I was hoping Just Plain Wrong had a text version. :(

---

Listen Notes informs me that Google is willing to run their auto-transcriber on anything played through Google Chrome (not just Youtube videos), but 1: fuck Google Chrome, and 2: it sounds like it only *captions* rather than transcribing per se, so a 36-minute episode would require 36 minutes of hanging around watching for each new word/line to pop up (as opposed to dumping the audio into a processing queue, going off to do other things, and getting all the text at once later).

[personal profile] contrarianarchon 2021-07-01 09:57 am (UTC)(link)
If you've got the long-term memory needed to keep that workflow organised then that seems like a pretty viable plan, yeah.
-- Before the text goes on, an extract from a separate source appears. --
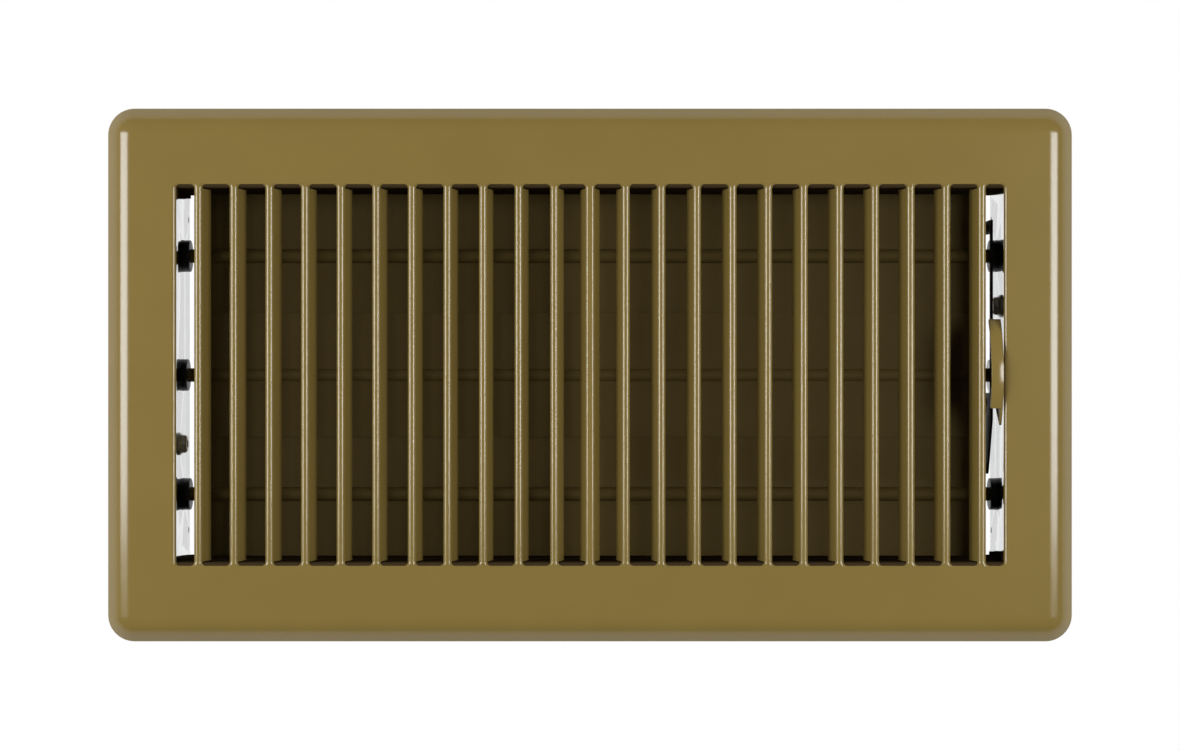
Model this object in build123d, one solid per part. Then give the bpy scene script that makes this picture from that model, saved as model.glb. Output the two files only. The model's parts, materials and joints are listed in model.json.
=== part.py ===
from build123d import *
import os
from math import cos, radians, sin, tan

# Floor register: stamped steel grille over an opposed-blade damper box.
# X runs along the plate, Y across it, Z up. The box stands on z = 0 and is centred on the origin.

# Face plate, pressed from one sheet
face_sheet = 0.9
end_border = 25.15
side_border = 27.5
plate_corner = 9.5
rim_drop = 5.8
rim_slope = 50.0
rim_bend = 6.0

# Louvred grille, lanced from the same sheet
louvre_pitch = 12.7
louvres_per_side = 11
slot_half = 68.0
slot_chamfer = 1.2
bend_radius = 1.3
bend_reach = 0.2
centre_bend_reach = 0.35
louvre_lean = 13.0
louvre_depth = 9.2
lip_bevel = 1.1
lip_reach = 0.4
lip_drop = 1.7
end_slot_width = 6.4

# Damper box
slot_overhang = 1.25
slat_wall_gap = 0.25
wall_lip_gap = 0.3
side_sheet = 0.8
end_sheet = 0.7
side_flange = 6.0
wall_bend = 1.2
corner_tab = 6.0
corner_flange = 8.0
tab_inset = 2.5
blank_hole = 2.3
blank_hole_inset = 9.25
blank_hole_height = 2.8

# Damper blades and their pivots
blade_edge_gap = 0.4
blade_overlap = 1.7
blade_sheet = 0.5
middle_lift = 0.85
neighbour_drop = 0.3
louvre_gap = 0.6
box_below_axle = 12.0
axle_diameter = 5.0
axle_overrun = 0.5
shoulder_half = 4.6
open_angle = 50.0

# Flanged bushings
bushing_clearance = 0.05
bushing_barrel = 7.0
bushing_flange = 11.6
bushing_flange_thickness = 1.0
bushing_overrun = 1.5

# Linkage, at the right end between the blades and the end wall
pin_offset_y = 10.0
pin_offset_z = 5.0
pin_diameter = 3.0
pin_clearance = 0.05
open_pin_clearance = 0.3
ear_radius = 3.2
ear_inset = 0.3
hook_overrun = 0.5
link_sheet = 0.8
link_screw_gap = 0.6
link_shoulder_gap = 0.4
link_rise_gap = 0.7
link_bar_height = 2.8
link_eye_radius = 2.4
slot_margin = 1.6

# Thumb lever, whose tread reaches in over the link
lever_slot_gap = 0.5
lever_proud = 2.5
lever_sheet = 0.8
lever_tread = 1.4
lever_tread_width = 4.3
lever_tread_blade_gap = 2.3
lever_back_angle = 41.0
lever_front_angle = 23.0
lever_nose_angle = 36.0
lever_hub_radius = 5.6
lever_boss_radius = 2.6
lever_pin_overrun = 0.4

# Screws and the brackets they draw the box up to
screw_offset_y = 25.0
screw_depth = 17.0
screw_shank = 4.1
screw_length = 3.6
washer_diameter = 8.3
washer_thickness = 0.9
hex_across_flats = 6.35
screw_head_height = 2.8
screw_clearance = 0.1
bracket_sheet = 1.2
bracket_width = 14.0
bracket_below_screw = 8.0
bracket_foot = 10.0
bracket_bend = 1.6

# Grille and plate sizes that follow
louvre_turn = 90.0 - louvre_lean
plain_reach = lip_reach + lip_bevel
bend_side_reach = bend_reach + bend_radius * sin(radians(louvre_turn))
centre_reach = centre_bend_reach + bend_radius * sin(radians(louvre_turn))
louvre_tip = louvre_depth + face_sheet * sin(radians(louvre_lean))
end_slot_edge = louvres_per_side * louvre_pitch + plain_reach + end_slot_width
plate_length = 2 * (end_slot_edge + end_border)
plate_width = 2 * (slot_half + side_border)
rim_bend_drop = rim_bend * (1 - cos(radians(rim_slope)))
rim_leg_reach = (rim_drop - rim_bend_drop) / sin(radians(rim_slope)) * cos(radians(rim_slope))
rim_reach = rim_bend * sin(radians(rim_slope)) + rim_leg_reach

# Box and blade sizes that follow: three blades just lap each other between the long walls
side_wall_half = slot_half - slot_overhang
slat_half = side_wall_half - slat_wall_gap
end_wall_half = end_slot_edge + face_sheet + wall_lip_gap
blade_half = (side_wall_half - blade_edge_gap + blade_overlap) / 3
blade_pitch = 2 * blade_half - blade_overlap
open_turn = radians(open_angle)
blade_rise = blade_half * sin(open_turn) + (middle_lift + blade_sheet / 2) * cos(open_turn)
axle_depth = louvre_tip + louvre_gap + blade_rise
box_depth = axle_depth + box_below_axle
face_top = box_depth
face_under = face_top - face_sheet
axle_height = face_top - axle_depth
axle_radius = axle_diameter / 2
bushing_reach = end_wall_half + end_sheet + bushing_overrun
axle_reach = bushing_reach + axle_overrun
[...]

... I wonder how much trouble it would be to make a FLOSS auto-transcriber, it feels like (bad) spoken-language models are a well-solved problem these days. Depends how much fidelity you actually need (probably more than a bad model can get you), I guess, plus any bit of software is fairly costly to make in practice because of the need for options and bug-testing and stuff. ... also this kind of thing is easier and easier the narrower the scope, which means the thing that can do specifically "two guys talking podcasts" is probably orders of magnitude simpler than a general-purpose speech parser. You could even train it on podcasts that *do* offer transcriptions!